REINFORCE in batch mode

Hi everyone,
I hope to trian the REINFORCE algorithm in a batch mode with batch size larger than 1. From this example:

I have a feeling that this code need to be modified:

for action, r in zip(model_Net.saved_actions, rewards):
autograd.backward(model_Net.saved_actions, [None for _ in model_Net.saved_actions])

My question is how to pass the ‘r’ and ‘action’ in a batch mode in back-propagation ? It might related to reshape the ‘action’ values in a way to allow back propagation.

Right now I came up with an idea that is to compute ‘r’ and ‘action’ in batch mode in forward passes, but update the gradients sequentially (1 sample at a time) in back-propagations (e.g., run ‘finish_episode’ several times). But it’s obviously not optimal.

Thanks in advance,

1 Like

If the shape of an action variable has batch dimension b, then you can call action.reinforce using a reward that’s either a scalar or a vector of length b.

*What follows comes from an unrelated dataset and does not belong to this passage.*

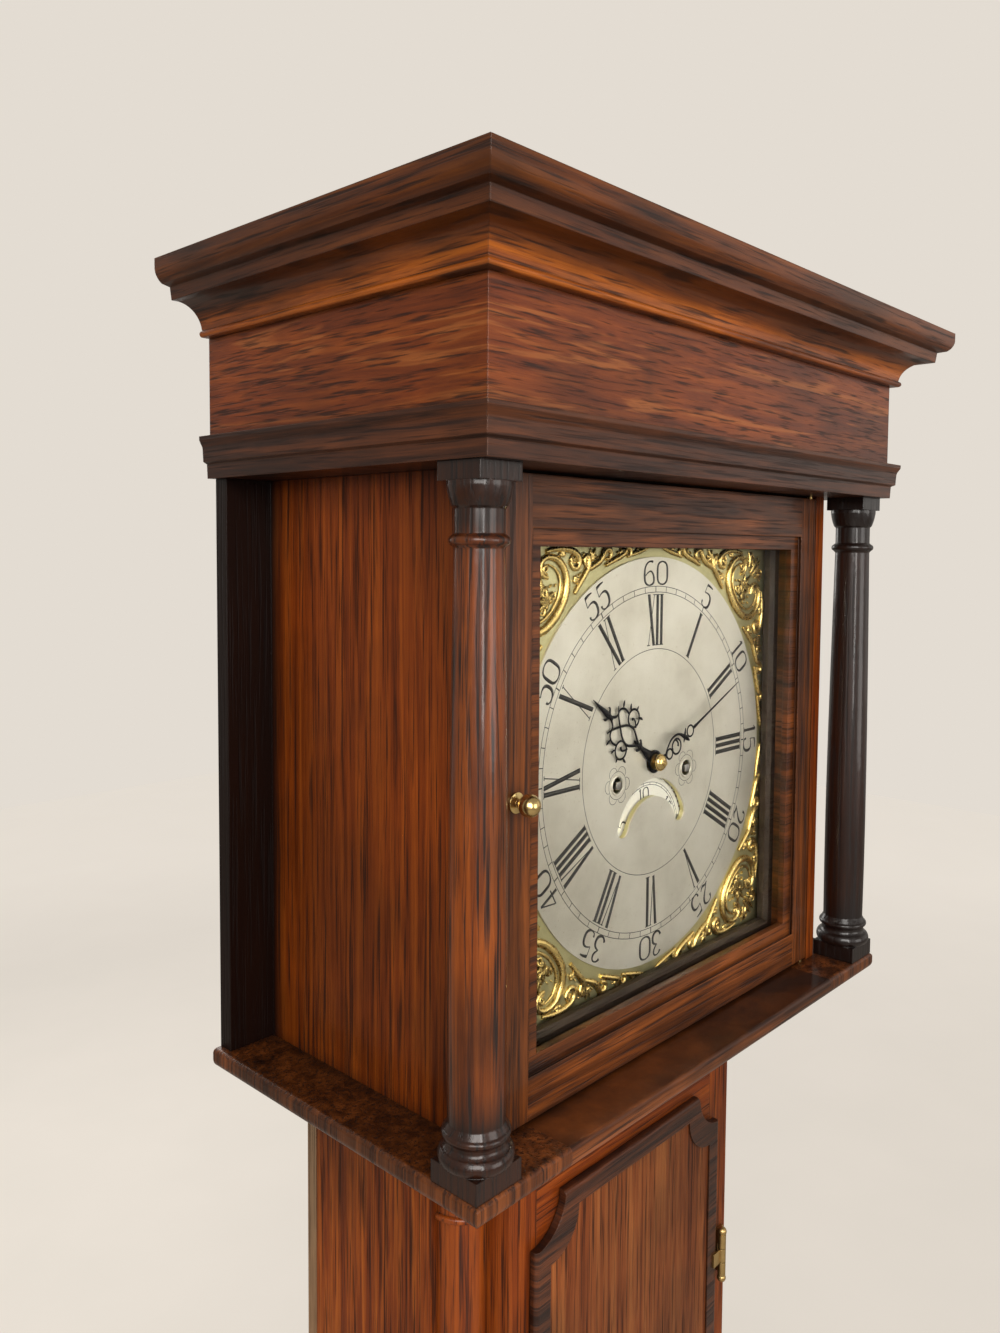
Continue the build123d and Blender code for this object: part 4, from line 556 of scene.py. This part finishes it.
# Engraver's figures in a cell one unit tall: each stroke lists x, z and weight, from 0 hairline to 1 full
figureStrokes = {
    "0": [[(0.0, 1.0, 0.1), (-0.33, 0.88, 0.7), (-0.36, 0.5, 1.1), (-0.33, 0.12, 0.7), (0.0, 0.0, 0.1),
           (0.33, 0.12, 0.7), (0.36, 0.5, 1.1), (0.33, 0.88, 0.7)]],
    "1": [[(0.0, 0.0, 0.9), (0.0, 0.5, 0.9), (0.0, 1.0, 0.9)], [(-0.16, 0.84, 0.0), (-0.04, 0.94, 0.3),
                                                              (0.0, 1.0, 0.6)],
          [(-0.14, 0.0, 0.0), (0.14, 0.0, 0.0)]],
    "2": [[(-0.22, 0.74, 1.0), (-0.26, 0.92, 0.2), (0.0, 1.04, 0.1), (0.30, 0.92, 0.8), (0.26, 0.62, 1.0),
           (0.0, 0.34, 0.4), (-0.28, 0.03, 0.0)],
          [(-0.28, 0.05, 0.2), (-0.1, 0.14, 0.7), (0.12, 0.0, 0.9), (0.30, 0.18, 0.0)]],
    "3": [[(-0.22, 0.84, 1.0), (-0.14, 1.0, 0.1), (0.20, 1.02, 0.3), (0.26, 0.72, 1.0), (0.0, 0.55, 0.0)],
          [(0.0, 0.55, 0.0), (0.32, 0.52, 0.9), (0.32, 0.06, 1.1), (-0.14, -0.04, 0.2),
           (-0.24, 0.18, 1.0)]],
    "4": [[(0.12, 0.0, 0.9), (0.12, 0.5, 0.9), (0.12, 1.0, 0.7)], [(0.12, 1.0, 0.2), (-0.32, 0.30, 0.1)],
          [(-0.34, 0.29, 0.2), (0.32, 0.29, 0.2)]],
    "5": [[(-0.20, 0.94, 0.9), (0.04, 1.0, 0.7), (0.26, 0.96, 0.1)],
          [(-0.20, 0.96, 0.0), (-0.22, 0.56, 0.0)],
          [(-0.22, 0.56, 0.0), (0.02, 0.66, 0.2), (0.32, 0.54, 1.0), (0.32, 0.08, 1.1), (0.0, -0.06, 0.2),
           (-0.28, 0.04, 0.2), (-0.24, 0.18, 0.9)]],
    "6": [[(0.24, 0.96, 0.6), (0.0, 1.02, 0.1), (-0.32, 0.78, 0.6), (-0.36, 0.36, 1.1), (-0.26, 0.02, 0.7),
           (0.0, 0.0, 0.1)],
          [(0.0, 0.0, 0.1), (0.30, 0.04, 0.7), (0.32, 0.34, 1.0), (0.16, 0.58, 0.3), (-0.06, 0.58, 0.1),
           (-0.32, 0.36, 0.1)]],
}
figureWidth = {"0": 0.92, "1": 0.5, "2": 0.82, "3": 0.80, "4": 0.84, "5": 0.80, "6": 0.90}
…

Hi, are there are any very simple tutorials, or code samples of how to use .reinforce in batch mode?

Nothing, complicated, (or long to train like gym environments or Atari), just say a synthetic linear regression dataset with some noise added?

This would be really helpful to newbs !

Where’s the test code for .reinforce? Probably a good place to start from, if you wanted to write a batch-wise test problem?

OK- update - the .reinforce tests are in here,